━━━ Records supplied
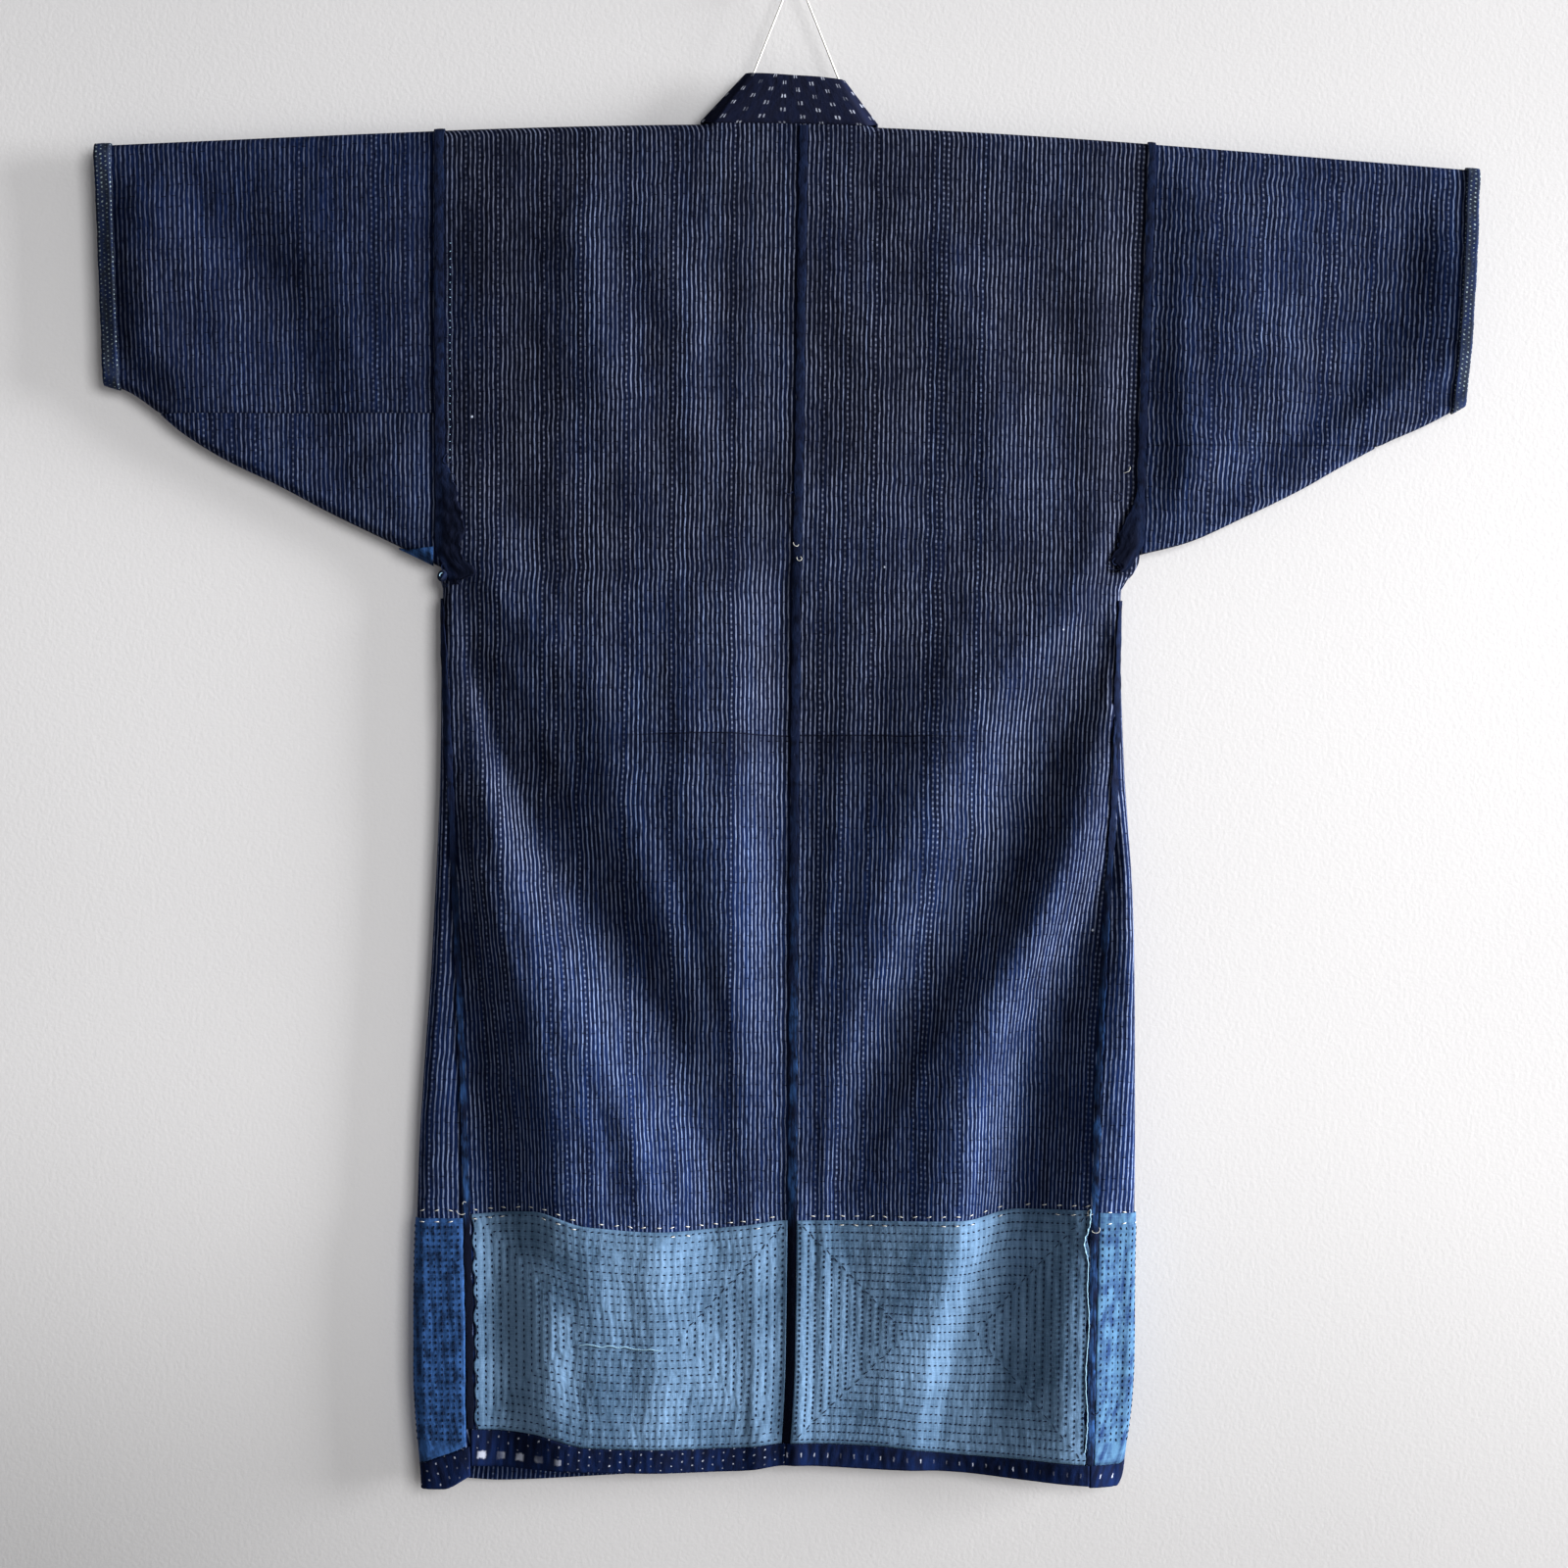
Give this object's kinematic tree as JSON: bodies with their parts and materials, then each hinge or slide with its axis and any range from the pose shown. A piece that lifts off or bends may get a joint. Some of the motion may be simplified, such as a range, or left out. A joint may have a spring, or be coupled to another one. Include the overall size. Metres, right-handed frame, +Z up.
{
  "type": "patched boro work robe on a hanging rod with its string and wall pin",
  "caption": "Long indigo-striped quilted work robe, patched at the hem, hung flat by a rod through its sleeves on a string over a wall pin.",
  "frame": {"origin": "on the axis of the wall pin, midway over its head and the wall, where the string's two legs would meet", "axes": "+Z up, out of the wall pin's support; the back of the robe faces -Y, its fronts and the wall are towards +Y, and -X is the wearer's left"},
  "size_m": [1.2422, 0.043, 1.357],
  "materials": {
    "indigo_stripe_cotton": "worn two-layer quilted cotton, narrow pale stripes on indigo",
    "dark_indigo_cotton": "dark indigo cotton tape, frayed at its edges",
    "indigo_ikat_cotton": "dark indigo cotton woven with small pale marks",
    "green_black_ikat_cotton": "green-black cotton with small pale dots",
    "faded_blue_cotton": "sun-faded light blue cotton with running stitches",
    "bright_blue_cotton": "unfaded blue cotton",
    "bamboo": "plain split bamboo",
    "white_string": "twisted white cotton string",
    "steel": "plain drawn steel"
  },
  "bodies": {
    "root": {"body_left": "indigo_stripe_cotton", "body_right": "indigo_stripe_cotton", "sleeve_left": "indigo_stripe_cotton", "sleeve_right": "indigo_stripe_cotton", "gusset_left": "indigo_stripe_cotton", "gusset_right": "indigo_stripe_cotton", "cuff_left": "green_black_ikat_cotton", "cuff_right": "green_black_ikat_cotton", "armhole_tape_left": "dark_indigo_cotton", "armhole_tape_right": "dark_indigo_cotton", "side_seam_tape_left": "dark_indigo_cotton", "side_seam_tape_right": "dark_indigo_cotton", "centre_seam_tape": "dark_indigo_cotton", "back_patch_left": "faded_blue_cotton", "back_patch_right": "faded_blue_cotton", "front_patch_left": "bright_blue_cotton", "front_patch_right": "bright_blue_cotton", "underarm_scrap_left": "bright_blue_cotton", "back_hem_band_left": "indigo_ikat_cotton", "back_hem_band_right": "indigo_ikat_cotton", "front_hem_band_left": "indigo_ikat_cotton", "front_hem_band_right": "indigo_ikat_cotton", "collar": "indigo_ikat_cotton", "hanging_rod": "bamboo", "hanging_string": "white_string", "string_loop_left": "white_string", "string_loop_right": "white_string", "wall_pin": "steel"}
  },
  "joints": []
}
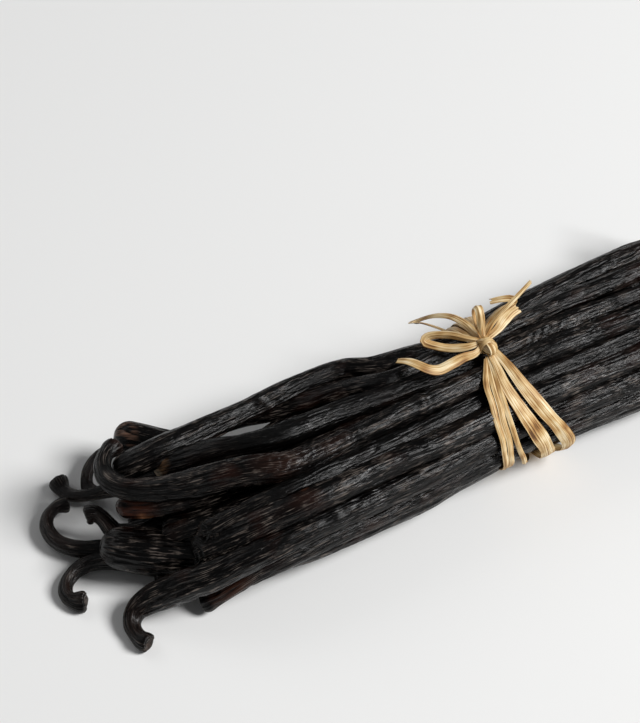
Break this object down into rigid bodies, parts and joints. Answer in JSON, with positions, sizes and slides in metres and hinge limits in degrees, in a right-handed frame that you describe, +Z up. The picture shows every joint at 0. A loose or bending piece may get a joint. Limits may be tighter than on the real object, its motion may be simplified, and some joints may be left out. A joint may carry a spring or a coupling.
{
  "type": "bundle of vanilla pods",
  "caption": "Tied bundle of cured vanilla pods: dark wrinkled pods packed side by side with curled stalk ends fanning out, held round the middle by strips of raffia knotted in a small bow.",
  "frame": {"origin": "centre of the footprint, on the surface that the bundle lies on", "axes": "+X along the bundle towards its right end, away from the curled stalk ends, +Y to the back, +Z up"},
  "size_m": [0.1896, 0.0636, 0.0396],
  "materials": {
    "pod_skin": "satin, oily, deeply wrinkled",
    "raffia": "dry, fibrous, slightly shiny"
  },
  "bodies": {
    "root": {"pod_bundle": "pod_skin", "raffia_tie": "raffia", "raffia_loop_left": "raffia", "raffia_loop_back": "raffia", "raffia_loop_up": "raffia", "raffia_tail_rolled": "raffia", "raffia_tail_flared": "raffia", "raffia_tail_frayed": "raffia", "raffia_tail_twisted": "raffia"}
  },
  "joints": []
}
━━━━━━
Take the listing above and set it down exactly.

- [Full solution]
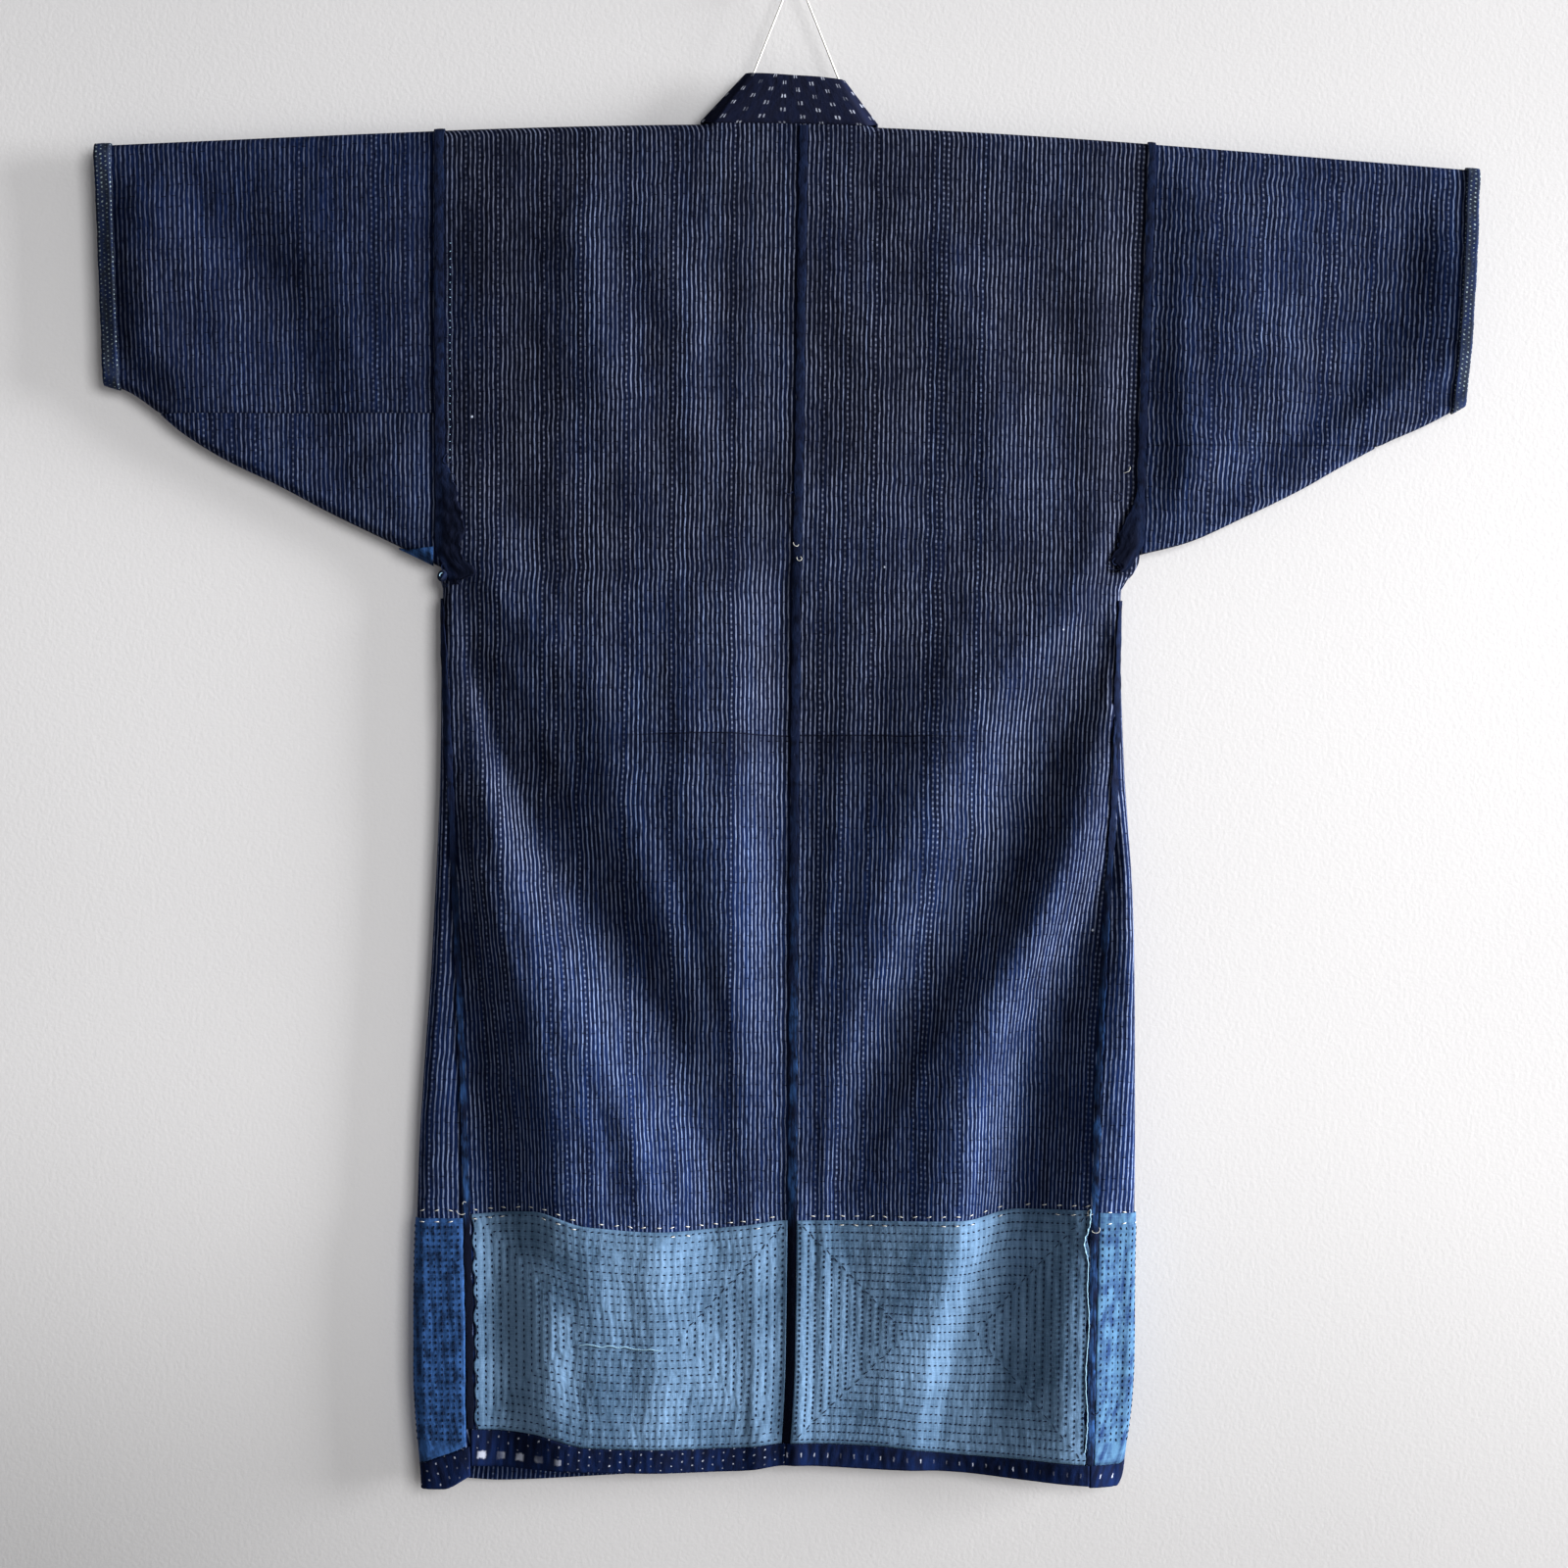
Give this object's kinematic tree as JSON: bodies with their parts and materials, then each hinge or slide with its axis and any range from the pose shown. A piece that lifts off or bends may get a joint. Some of the motion may be simplified, such as a range, or left out. A joint may have a spring, or be coupled to another one. Include the overall size. Metres, right-handed frame, +Z up.
{
  "type": "patched boro work robe on a hanging rod with its string and wall pin",
  "caption": "Long indigo-striped quilted work robe, patched at the hem, hung flat by a rod through its sleeves on a string over a wall pin.",
  "frame": {"origin": "on the axis of the wall pin, midway over its head and the wall, where the string's two legs would meet", "axes": "+Z up, out of the wall pin's support; the back of the robe faces -Y, its fronts and the wall are towards +Y, and -X is the wearer's left"},
  "size_m": [1.2422, 0.043, 1.357],
  "materials": {
    "indigo_stripe_cotton": "worn two-layer quilted cotton, narrow pale stripes on indigo",
    "dark_indigo_cotton": "dark indigo cotton tape, frayed at its edges",
    "indigo_ikat_cotton": "dark indigo cotton woven with small pale marks",
    "green_black_ikat_cotton": "green-black cotton with small pale dots",
    "faded_blue_cotton": "sun-faded light blue cotton with running stitches",
    "bright_blue_cotton": "unfaded blue cotton",
    "bamboo": "plain split bamboo",
    "white_string": "twisted white cotton string",
    "steel": "plain drawn steel"
  },
  "bodies": {
    "root": {"body_left": "indigo_stripe_cotton", "body_right": "indigo_stripe_cotton", "sleeve_left": "indigo_stripe_cotton", "sleeve_right": "indigo_stripe_cotton", "gusset_left": "indigo_stripe_cotton", "gusset_right": "indigo_stripe_cotton", "cuff_left": "green_black_ikat_cotton", "cuff_right": "green_black_ikat_cotton", "armhole_tape_left": "dark_indigo_cotton", "armhole_tape_right": "dark_indigo_cotton", "side_seam_tape_left": "dark_indigo_cotton", "side_seam_tape_right": "dark_indigo_cotton", "centre_seam_tape": "dark_indigo_cotton", "back_patch_left": "faded_blue_cotton", "back_patch_right": "faded_blue_cotton", "front_patch_left": "bright_blue_cotton", "front_patch_right": "bright_blue_cotton", "underarm_scrap_left": "bright_blue_cotton", "back_hem_band_left": "indigo_ikat_cotton", "back_hem_band_right": "indigo_ikat_cotton", "front_hem_band_left": "indigo_ikat_cotton", "front_hem_band_right": "indigo_ikat_cotton", "collar": "indigo_ikat_cotton", "hanging_rod": "bamboo", "hanging_string": "white_string", "string_loop_left": "white_string", "string_loop_right": "white_string", "wall_pin": "steel"}
  },
  "joints": []
}
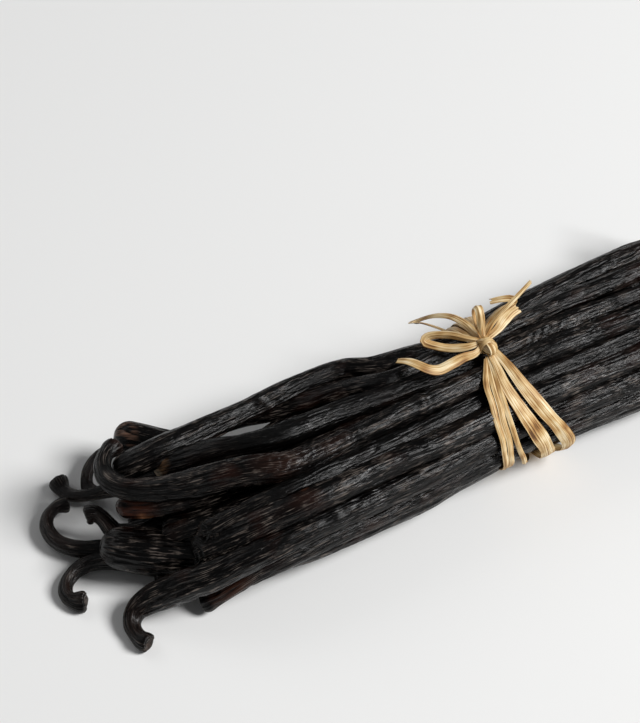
Break this object down into rigid bodies, parts and joints. Answer in JSON, with positions, sizes and slides in metres and hinge limits in degrees, in a right-handed frame that you describe, +Z up. The picture shows every joint at 0. A loose or bending piece may get a joint. Limits may be tighter than on the real object, its motion may be simplified, and some joints may be left out. A joint may carry a spring or a coupling.
{
  "type": "bundle of vanilla pods",
  "caption": "Tied bundle of cured vanilla pods: dark wrinkled pods packed side by side with curled stalk ends fanning out, held round the middle by strips of raffia knotted in a small bow.",
  "frame": {"origin": "centre of the footprint, on the surface that the bundle lies on", "axes": "+X along the bundle towards its right end, away from the curled stalk ends, +Y to the back, +Z up"},
  "size_m": [0.1896, 0.0636, 0.0396],
  "materials": {
    "pod_skin": "satin, oily, deeply wrinkled",
    "raffia": "dry, fibrous, slightly shiny"
  },
  "bodies": {
    "root": {"pod_bundle": "pod_skin", "raffia_tie": "raffia", "raffia_loop_left": "raffia", "raffia_loop_back": "raffia", "raffia_loop_up": "raffia", "raffia_tail_rolled": "raffia", "raffia_tail_flared": "raffia", "raffia_tail_frayed": "raffia", "raffia_tail_twisted": "raffia"}
  },
  "joints": []
}